→ **TASK INSTRUCTIONS**: Please restate, exactly as written, the lines running from the beginning of the material through the line that has "b.tube(ring(spot, unit(run +" in it.

+ + +

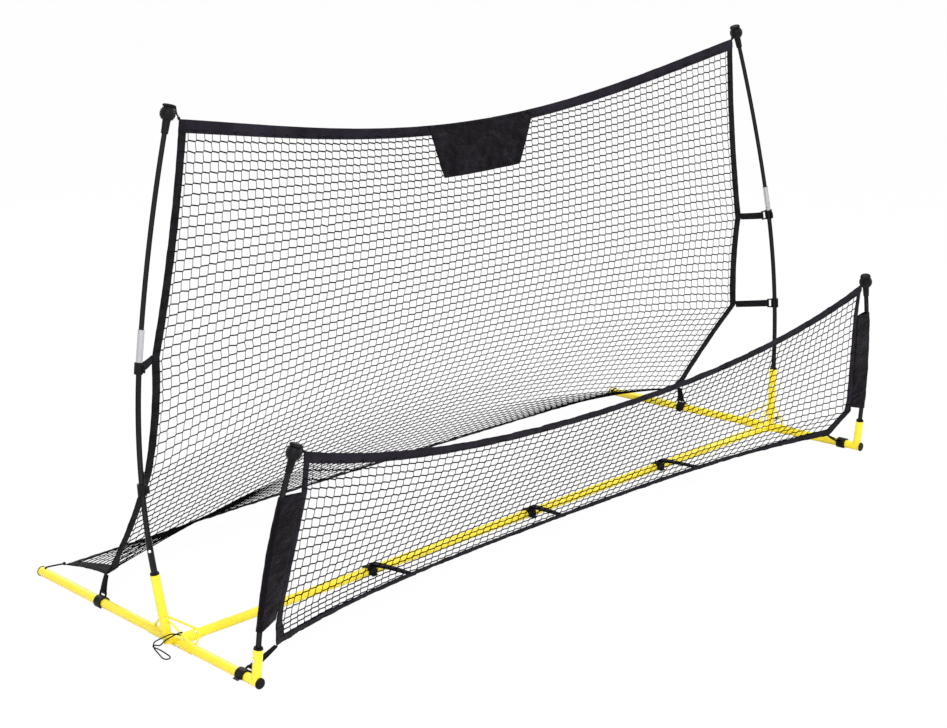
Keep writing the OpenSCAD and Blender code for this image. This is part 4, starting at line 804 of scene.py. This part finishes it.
def crown_tie(b, ball, axis, corner, side):
    """A cord tied round a ball cap's crown that passes the ball and ends at the net's corner."""
    neck = ball + TIE_UP * axis
    r = CROWN_D / 2 + TIE_D / 2 + SEAT_GAP
    flip = vec(side, 1, 1)
    out = unit((corner - neck) - axis * ((corner - neck) @ axis))
    b.tube(ring(neck, axis, r) * flip, TIE_D / 2, 10, closed=True)
    b.tube(ring(neck + axis * TIE_D * 0.5, axis, r - 0.0002) * flip, TIE_D * 0.32, 8, closed=True)
    start, bend = neck + r * out, ball + (BALL_D / 2 + 0.0035) * unit(out + 0.25 * axis)
    run = unit(corner - bend)
    drop = [start - out * 0.001, start + out * 0.0035 - axis * 0.001, bend, (bend + corner) / 2,
            corner + run * 0.003]
    b.tube(smooth(drop) * flip, TIE_D * 0.46, 10)
    for spot, tilt in ((start + out * 0.002, 0.5), (corner - run * 0.003, -0.4),
                       (corner - run * 0.0005, 0.6)):
        b.tube(ring(spot, unit(run + tilt * axis), TIE_D * 0.6, 16) * flip, TIE_D * 0.36, 8, closed=True)


top_ties, front_ties, rear_ties = Build(), Build(), Build()
for side in (-1, 1):
    tip = LOWER_LEN + UPPER_LEN
    crown_tie(top_ties, MAIN_BALL, main_dir(tip, vec(0, 0, 1)), TOP_CORNER, side)
    crown_tie(front_ties, FRONT_BALL, front_axis(FRONT_LEN), FRONT_SIDE[0], side)
    hole = rail_point(REAR_REACH - TIE_HOLE_INSET) + vec(0, 0, RAIL_D / 2 - 0.0022)
    knot = REAR_CORNER + vec(0.002, 0.002, 0.003)
    flip = vec(side, 1, 1)
    rise = [hole, hole + vec(0, 0, 0.003), hole + vec(-0.004, -0.002, 0.0058),
            (hole + knot) / 2 + vec(0, 0, 0.003), knot]
    rear_ties.tube(smooth(rise) * flip, TIE_D / 2, 10)
    for turn in (vec(1, 0.4, 0), vec(-0.4, 1, 0.5), vec(0.2, 0.2, 1)):
        rear_ties.tube(ring(knot, unit(turn), TIE_D * 0.62, 16) * flip, TIE_D * 0.5, 8, closed=True)
top_ties.piece("top_corner_cords", BRAID, "tie_cord", "top_corner_ties")
front_ties.piece("front_corner_cords", BRAID, "tie_cord", "front_corner_ties")
rear_ties.piece("rear_corner_cords", BRAID, "tie_cord", "rear_corner_ties")

# --- storage cords: elastic loops from the front braces, lying on the ground beside the hubs ---
CORD_ROUTE = [
    (0.01, -0.0356, 0.0459), (0.0149, -0.0346, 0.0464), (0.0194, -0.031, 0.0445), (0.0234, -0.025, 0.0405),
    (0.0269, -0.017, 0.035), (0.0299, -0.008, 0.0285), (0.0319, 0.001, 0.0215), (0.0319, 0.009, 0.0145),
    (0.0309, 0.016, 0.0085), (0.0299, 0.0225, 0.004), (0.0299, 0.029, 0.0017), (0.0324, 0.0345, 0.0016),
    (0.0374, 0.036, 0.0016), (0.0414, 0.032, 0.0016), (0.0424, 0.025, 0.0016), (0.0419, 0.016, 0.0016),
    (0.0419, 0.004, 0.0016), (0.0434, -0.009, 0.0016), (0.0454, -0.022, 0.0016), (0.0474, -0.034, 0.0016),
    (0.0509, -0.042, 0.0016), (0.0574, -0.046, 0.0016), (0.0639, -0.0425, 0.0016), (0.0649, -0.0345, 0.0016),
    (0.0614, -0.022, 0.0016), (0.0569, -0.009, 0.0016), (0.0524, 0.004, 0.0016), (0.0489, 0.014, 0.0016),
    (0.0464, 0.022, 0.004), (0.0444, 0.026, 0.01), (0.0424, 0.023, 0.0165), (0.0404, 0.015, 0.022),
    (0.0379, 0.005, 0.0285), (0.0349, -0.005, 0.0345), (0.0309, -0.014, 0.04), (0.0259, -0.0215, 0.0425),
    (0.0209, -0.0275, 0.042), (0.0159, -0.0305, 0.0405), (0.012, -0.0302, 0.0386)]
for side, name in ((-1, "left"), (1, "right")):
    path = smooth(np.array(CORD_ROUTE) + vec(HUB_X, HUB_Y, 0)) * vec(side, 1, 1)
    b = Build()
    b.tube(path, CORD_D / 2, 10)
    loop = b.piece(f"{name}_storage_cord", BRAID, "elastic_cord", f"{name}_tie_cord")

# --- floor, light and camera ---
FLOOR_SIZE, FLOOR_GLOW = 60.0, 0.97
ROOM_LIGHT = 0.62  # strength of the white room, which the camera and mirror-like surfaces see at full white


def math_node(tree, operation, first, second):
    """A value worked out from a socket and another socket or a number."""
    node = tree.nodes.new("ShaderNodeMath")
    node.operation = operation
    tree.links.new(first, node.inputs[0])
    if isinstance(second, bpy.types.NodeSocket):
        tree.links.new(second, node.inputs[1])
    else:
        node.inputs[1].default_value = second
    return node.outputs[0]


def mixed_surface(tree, output, share, first, second):
    """Makes the output's surface run from the first shader to the second as share goes from 0 to 1."""
    mix = tree.nodes.new("ShaderNodeMixShader")
    for socket, source in zip(mix.inputs, (share, first.outputs[0], second.outputs[0])):
        tree.links.new(source, socket)
    tree.links.new(mix.outputs[0], tree.nodes[output].inputs["Surface"])


def white_floor():
    """Paper that takes shadows and shows almost white to the camera."""
    corners = [(-FLOOR_SIZE, -FLOOR_SIZE, 0), (FLOOR_SIZE, -FLOOR_SIZE, 0), (FLOOR_SIZE, FLOOR_SIZE, 0),
               (-FLOOR_SIZE, FLOOR_SIZE, 0)]
    mesh = bpy.data.meshes.new("floor")
    mesh.from_pydata(corners, [], [(0, 1, 2, 3)])
    floor = bpy.data.objects.new("floor", mesh)
    bpy.context.scene.collection.objects.link(floor)
    paper = bpy.data.materials.new("white_paper")
    paper.use_nodes = True
    tree = paper.node_tree
    matt = tree.nodes["Principled BSDF"]
    matt.inputs["Base Color"].default_value = (0.9, 0.9, 0.9, 1)
    matt.inputs["Roughness"].default_value = 1.0
    glow = tree.nodes.new("ShaderNodeEmission")
    glow.inputs["Strength"].default_value = 1.0
    rays = tree.nodes.new("ShaderNodeLightPath")
    share = math_node(tree, "MULTIPLY", rays.outputs["Is Camera Ray"], FLOOR_GLOW)
    mixed_surface(tree, "Material Output", share, matt, glow)
    mesh.materials.append(paper)


def white_room():
    """A white world, dimmer as a light than it looks."""
    world = bpy.data.worlds.new("studio")
    bpy.context.scene.world = world
    world.use_nodes = True
    tree = world.node_tree
    dim, bright = tree.nodes["Background"], tree.nodes.new("ShaderNodeBackground")
    for shader, strength in ((dim, ROOM_LIGHT), (bright, 1.0)):
        shader.inputs["Color"].default_value = (1, 1, 1, 1)
        shader.inputs["Strength"].default_value = strength
    rays = tree.nodes.new("ShaderNodeLightPath").outputs
    seen = math_node(tree, "MAXIMUM", rays["Is Camera Ray"], rays["Is Glossy Ray"])
    seen = math_node(tree, "MAXIMUM", seen, rays["Is Transmission Ray"])
    mixed_surface(tree, "World Output", seen, dim, bright)


def softbox(name, place, aim, size, power):
    """A round lamp at a place, turned to what it aims at."""
    light = bpy.data.lights.new(name, "AREA")
    light.shape, light.size, light.energy = "DISK", size, power
    obj = bpy.data.objects.new(name, light)
    bpy.context.scene.collection.objects.link(obj)
    z = unit(vec(*place) - vec(*aim))
    x = unit(np.cross(vec(0, 0, 1), z))
    y = np.cross(z, x)
    obj.matrix_world = Matrix([[*row, at] for row, at in zip(np.stack([x, y, z], 1), place)] + [[0, 0, 0, 1]])


white_floor()
white_room()
softbox("key_softbox", (-2.4, -2.8, 3.6), (0, 0, 0.4), 2.4, 150)
softbox("fill_softbox", (3.4, -1.6, 2.8), (0, 0, 0.4), 2.6, 60)
softbox("rim_softbox", (0.8, 3.6, 3.2), (0, 0, 0.5), 2.4, 70)

CAMERA_PLACE = (-3.6053, -3.4186 + HUB_Y, 1.8139)
CAMERA_ANGLES = tuple(math.radians(a) for a in (74.214, 0.4874, -45.496))
SENSOR_WIDTH, LENS, RISE = 36.0, 77.99, 0.0063
camera_data = bpy.data.cameras.new("camera")
camera_data.sensor_width, camera_data.lens, camera_data.shift_y = SENSOR_WIDTH, LENS, RISE
camera_data.clip_end = 200.0
camera = bpy.data.objects.new("camera", camera_data)
camera.location, camera.rotation_euler = CAMERA_PLACE, CAMERA_ANGLES
bpy.context.scene.collection.objects.link(camera)
bpy.context.scene.camera = camera
bpy.context.scene.view_settings.view_transform = "Standard"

+ + +

→ **RESPONSE TO THIS EXERCISE**:
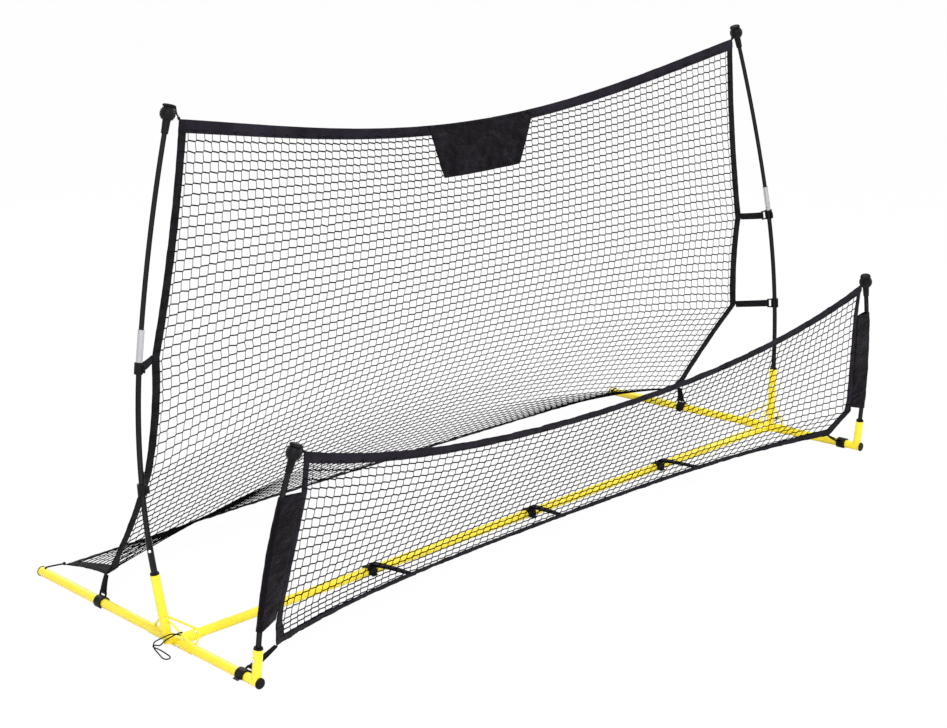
Keep writing the OpenSCAD and Blender code for this image. This is part 4, starting at line 804 of scene.py. This part finishes it.
def crown_tie(b, ball, axis, corner, side):
    """A cord tied round a ball cap's crown that passes the ball and ends at the net's corner."""
    neck = ball + TIE_UP * axis
    r = CROWN_D / 2 + TIE_D / 2 + SEAT_GAP
    flip = vec(side, 1, 1)
    out = unit((corner - neck) - axis * ((corner - neck) @ axis))
    b.tube(ring(neck, axis, r) * flip, TIE_D / 2, 10, closed=True)
    b.tube(ring(neck + axis * TIE_D * 0.5, axis, r - 0.0002) * flip, TIE_D * 0.32, 8, closed=True)
    start, bend = neck + r * out, ball + (BALL_D / 2 + 0.0035) * unit(out + 0.25 * axis)
    run = unit(corner - bend)
    drop = [start - out * 0.001, start + out * 0.0035 - axis * 0.001, bend, (bend + corner) / 2,
            corner + run * 0.003]
    b.tube(smooth(drop) * flip, TIE_D * 0.46, 10)
    for spot, tilt in ((start + out * 0.002, 0.5), (corner - run * 0.003, -0.4),
                       (corner - run * 0.0005, 0.6)):
        b.tube(ring(spot, unit(run + tilt * axis), TIE_D * 0.6, 16) * flip, TIE_D * 0.36, 8, closed=True)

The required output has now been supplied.